Now that you have gathered all your information, you can make an informed decision about your major, your career, and your future.  Choosing a major from among the options that you have identified can sometimes be difficult.   Scrolling down you’ll find a method to assist you making a decision.

Selecting from among your choices:

Based on the findings of your self assessment, use the Major Assessment Worksheet to assist you in evaluating your choices in the context of your interests, abilities, motivations, and values.  You will find it easier to make a decision if you list only those things that you feel are specific to the major listed. Be sure to include as many pros & cons that you can identify, and do as thorough an evaluation of each major you are considering.  Don’t worry if some of your reasons fall into more than one category.

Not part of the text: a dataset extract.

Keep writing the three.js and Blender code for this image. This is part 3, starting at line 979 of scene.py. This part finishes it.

For example, if you were considering Art as a major, your worksheet might look like this:

Download a blank copy of the Choosing a Major worksheet (pdf version)

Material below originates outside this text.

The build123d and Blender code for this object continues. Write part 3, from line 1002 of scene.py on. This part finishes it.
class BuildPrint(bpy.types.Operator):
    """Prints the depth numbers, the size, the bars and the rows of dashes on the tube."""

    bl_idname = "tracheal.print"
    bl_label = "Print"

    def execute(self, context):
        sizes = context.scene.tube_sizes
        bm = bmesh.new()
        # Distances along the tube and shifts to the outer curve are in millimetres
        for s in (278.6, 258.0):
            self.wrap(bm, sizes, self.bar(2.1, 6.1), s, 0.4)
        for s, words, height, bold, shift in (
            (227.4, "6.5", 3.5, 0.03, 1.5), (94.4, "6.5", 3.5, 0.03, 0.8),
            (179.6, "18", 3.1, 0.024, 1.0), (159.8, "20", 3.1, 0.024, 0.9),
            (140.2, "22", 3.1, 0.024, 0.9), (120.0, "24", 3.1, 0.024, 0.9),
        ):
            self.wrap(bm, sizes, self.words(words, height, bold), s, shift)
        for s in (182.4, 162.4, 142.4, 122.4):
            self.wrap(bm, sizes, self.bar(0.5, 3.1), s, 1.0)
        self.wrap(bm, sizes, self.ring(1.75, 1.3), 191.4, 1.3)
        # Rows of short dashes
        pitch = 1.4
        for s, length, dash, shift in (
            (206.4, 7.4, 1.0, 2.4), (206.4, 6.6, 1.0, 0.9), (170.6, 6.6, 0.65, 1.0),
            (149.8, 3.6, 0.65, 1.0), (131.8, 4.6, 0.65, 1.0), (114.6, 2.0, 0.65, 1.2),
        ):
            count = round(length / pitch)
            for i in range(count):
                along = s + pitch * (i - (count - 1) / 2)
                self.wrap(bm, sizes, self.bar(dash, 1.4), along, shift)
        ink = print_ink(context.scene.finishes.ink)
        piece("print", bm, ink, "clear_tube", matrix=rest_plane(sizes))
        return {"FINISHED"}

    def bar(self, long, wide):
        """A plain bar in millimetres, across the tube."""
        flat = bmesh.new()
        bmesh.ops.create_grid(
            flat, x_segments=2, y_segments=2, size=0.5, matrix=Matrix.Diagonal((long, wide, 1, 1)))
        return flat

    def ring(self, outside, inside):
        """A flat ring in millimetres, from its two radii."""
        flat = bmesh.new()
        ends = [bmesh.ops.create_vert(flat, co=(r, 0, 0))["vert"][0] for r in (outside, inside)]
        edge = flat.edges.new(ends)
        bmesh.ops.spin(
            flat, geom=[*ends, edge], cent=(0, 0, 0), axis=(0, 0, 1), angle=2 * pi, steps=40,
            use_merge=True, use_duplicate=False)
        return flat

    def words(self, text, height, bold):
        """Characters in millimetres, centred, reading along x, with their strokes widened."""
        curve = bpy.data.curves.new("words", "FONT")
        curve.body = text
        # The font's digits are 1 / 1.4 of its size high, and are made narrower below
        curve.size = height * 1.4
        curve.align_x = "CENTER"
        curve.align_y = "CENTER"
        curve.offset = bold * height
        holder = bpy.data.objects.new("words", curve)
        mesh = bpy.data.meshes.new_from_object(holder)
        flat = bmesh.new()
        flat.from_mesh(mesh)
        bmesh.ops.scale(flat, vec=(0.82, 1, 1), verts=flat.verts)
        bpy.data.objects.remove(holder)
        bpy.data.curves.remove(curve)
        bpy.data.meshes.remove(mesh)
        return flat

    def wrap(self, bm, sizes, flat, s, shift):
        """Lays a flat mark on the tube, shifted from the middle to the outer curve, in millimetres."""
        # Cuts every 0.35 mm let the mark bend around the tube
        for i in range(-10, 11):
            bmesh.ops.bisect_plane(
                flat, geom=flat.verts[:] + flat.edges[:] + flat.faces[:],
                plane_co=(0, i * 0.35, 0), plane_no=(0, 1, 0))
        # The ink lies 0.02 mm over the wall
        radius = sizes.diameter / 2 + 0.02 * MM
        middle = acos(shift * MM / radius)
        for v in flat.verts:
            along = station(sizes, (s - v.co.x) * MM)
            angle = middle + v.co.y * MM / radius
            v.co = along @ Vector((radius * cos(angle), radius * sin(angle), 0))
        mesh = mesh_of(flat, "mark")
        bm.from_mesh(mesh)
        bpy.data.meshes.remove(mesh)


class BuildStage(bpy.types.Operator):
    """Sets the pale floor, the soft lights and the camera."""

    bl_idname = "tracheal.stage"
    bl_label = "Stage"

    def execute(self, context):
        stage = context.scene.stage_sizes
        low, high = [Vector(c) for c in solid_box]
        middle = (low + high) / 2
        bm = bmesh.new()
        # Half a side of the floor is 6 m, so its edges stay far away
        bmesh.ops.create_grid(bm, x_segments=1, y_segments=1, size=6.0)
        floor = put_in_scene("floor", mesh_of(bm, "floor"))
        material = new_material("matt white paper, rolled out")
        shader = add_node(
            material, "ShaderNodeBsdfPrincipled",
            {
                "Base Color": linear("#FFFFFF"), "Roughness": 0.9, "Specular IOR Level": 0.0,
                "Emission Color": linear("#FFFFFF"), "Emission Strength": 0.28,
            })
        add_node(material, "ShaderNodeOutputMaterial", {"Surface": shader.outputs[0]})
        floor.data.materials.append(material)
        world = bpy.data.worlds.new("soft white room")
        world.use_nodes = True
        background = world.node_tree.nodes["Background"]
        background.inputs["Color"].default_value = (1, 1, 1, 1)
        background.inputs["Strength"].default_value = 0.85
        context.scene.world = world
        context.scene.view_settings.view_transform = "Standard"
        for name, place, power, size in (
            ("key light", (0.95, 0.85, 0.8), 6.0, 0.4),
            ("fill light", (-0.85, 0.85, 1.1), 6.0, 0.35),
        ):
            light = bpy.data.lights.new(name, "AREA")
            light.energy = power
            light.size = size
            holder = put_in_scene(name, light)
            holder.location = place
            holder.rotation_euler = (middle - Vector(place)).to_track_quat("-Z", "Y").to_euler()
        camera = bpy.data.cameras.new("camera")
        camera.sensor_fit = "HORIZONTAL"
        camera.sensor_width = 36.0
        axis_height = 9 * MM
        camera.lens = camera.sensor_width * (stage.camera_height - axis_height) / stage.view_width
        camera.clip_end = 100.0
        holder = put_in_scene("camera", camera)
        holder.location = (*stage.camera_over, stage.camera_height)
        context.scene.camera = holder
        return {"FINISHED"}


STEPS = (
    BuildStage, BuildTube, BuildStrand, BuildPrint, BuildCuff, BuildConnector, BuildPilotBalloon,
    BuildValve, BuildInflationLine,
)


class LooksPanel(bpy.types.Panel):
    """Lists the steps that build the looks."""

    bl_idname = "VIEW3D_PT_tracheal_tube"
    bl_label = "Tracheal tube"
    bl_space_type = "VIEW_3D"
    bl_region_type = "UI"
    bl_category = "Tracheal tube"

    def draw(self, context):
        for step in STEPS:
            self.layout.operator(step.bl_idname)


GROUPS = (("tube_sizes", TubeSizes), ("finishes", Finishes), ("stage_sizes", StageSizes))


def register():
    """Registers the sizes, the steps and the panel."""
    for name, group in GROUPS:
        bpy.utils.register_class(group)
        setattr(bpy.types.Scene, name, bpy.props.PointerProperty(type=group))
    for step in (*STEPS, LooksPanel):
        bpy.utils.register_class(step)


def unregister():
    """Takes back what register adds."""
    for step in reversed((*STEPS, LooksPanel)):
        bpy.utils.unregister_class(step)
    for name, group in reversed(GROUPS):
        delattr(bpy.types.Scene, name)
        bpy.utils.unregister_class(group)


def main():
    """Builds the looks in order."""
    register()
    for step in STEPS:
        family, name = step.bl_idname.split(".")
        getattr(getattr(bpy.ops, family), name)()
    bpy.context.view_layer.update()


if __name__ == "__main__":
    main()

Remember that pursuing a first-choice major doesn’t mean you have to give up all other options.   The degree requirements are flexible enough to allow you to pursue a double major, or a minor/certificate.

If you are having difficulty making a decision, make an appointment with an Arts & Sciences academic advisor to discuss your concerns.

Once you have identified your major, keep scrolling to see what you need to do next.

When you have decided on your Arts & Sciences major you will need to either declare or apply for it.  

If you have selected a major in A&S, you will need to fill out the Declaration of Major form in duplicate.  Schedule an appointment with the major advisor to discuss the courses and/or requirements you will need to complete.  Once your major advisor has completed the backs of the Declaration of Manor, turn in the completed forms in to the service counter in QLC 113.

If the major you have selected is in a non-Arts & Sciences college or school, make sure you have the necessary prerequisites (courses, grade point average, class standing, admission exams, etc.) and apply to transfer to that college/school as soon as possible.  Be aware of application deadlines and keep in touch with the advising office for the college or school that your major is in.

EXPLORING YOUR CHOICES …  what’s next?! 

We highly recommend that you attend a JUMP Session at this time.  JUMP sessions are group advising sessions that provide a student with a complete review of degree and graduation requirements.  You will learn to evaluate your progress towards the completion of your degree requirements and devise an academic plan to meet your remaining  requirements.

This academic plan can then evolve into a comprehensive educational plan for your undergraduate career – one that includes both your coursework as well as research and internship opportunities, participation in study abroad or new student exchange programs, and co-curricular and leadership activities.

UH Mānoa is a research university.  This means that it is committed to the discovery and creation of new knowledge.  Because inquiry, investigation, and discovery are at the heart of the enterprise of a research campus, everyone should be a discoverer and a learner.  In other words, look for ways to become engaged in the chief enterprise of the campus.  Regardless of your major, you will find opportunities that allow you to develop transferable skills beyond what you can acquire in the classroom, to follow your own interests and paths of inquiry, to explore possible careers, to clarify post-graduate educational goals, to be mentored by faculty and to mentor other students, to develop awareness and sensitivity to others and issues of which you may have been unaware.

Make the most of your undergraduate experience!  This can be achieved by developing a comprehensive educational plan, and then by becoming an active and involved citizen in the UH Mānoa community.  Interact with the faculty, staff and your academic peers.  Attend the many lecture series and cultural events offered on campus.